I hate beets. HATE them. I will eat durian, thousand-year eggs, stinky tofu, and a million other things that most people won’t touch… but beets? Fuck beets. Their sweet-yet-earthy funk is like a dead animal that has just started to decompose. I don’t care if they are cooked, pickled, or stewed in borscht… hate them and won’t touch them. They ruin everything they touch.
This is like that. They are cooking with lots of beet-like ingredients. Some people will love that. But as for me…I hate it… I hate just everything about it… and I hate it because I’ve experienced all those ingredients before. Over and over and over again. What they are making is for a very particular crowd, and I am not part of said crowd.
This seems reasonably different than the headline implies. It’s a hero shooter, in that there are classes based on heroes (like Team Fortress 2 as well). The gameplay is more moba it sounds like. I think I’ve only played one other moba shooter, and it failed quickly, so that’s different already.
It’s not a copy of OW, and even if it were it could still innovate. Half Life might be a “Doom Clone”, but it did stuff no one had done before. There’s plenty of innovation potential without inventing a new genre. Even if you do create a new genre, it’s probably still just evolution of existing things. No one ever has an original idea. It’s always inspired by their environment.
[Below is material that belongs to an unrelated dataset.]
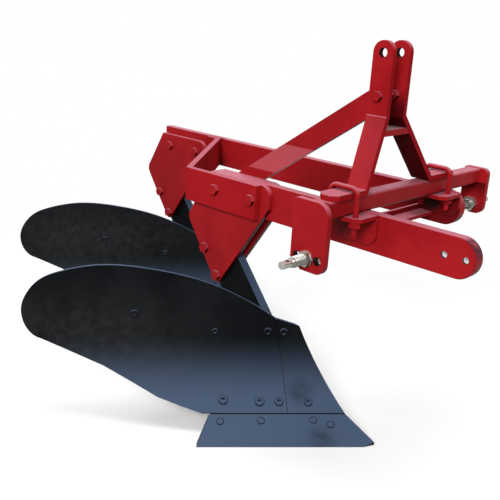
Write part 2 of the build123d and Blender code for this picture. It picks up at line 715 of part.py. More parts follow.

All fair points, and given the way Valve operates (like a free collective) this would only happen if there were some really passionate people leading and working on it.
That said, it’s still a mix of things I just really do not have any interest in. Competitive online game, esports focused, MOBA-like, PvP, hero shooter… that’s a whole lot of hard no-thanks from me.
I’d love some new light-narrative single player and/or co-op stuff from them, though.
Valve releasing a competitive game doesn’t prevent you from doing this. I for one am excited by the potential of this game. Then again, I’ve been playing Dota for 10 years so maybe I’m just a masochist.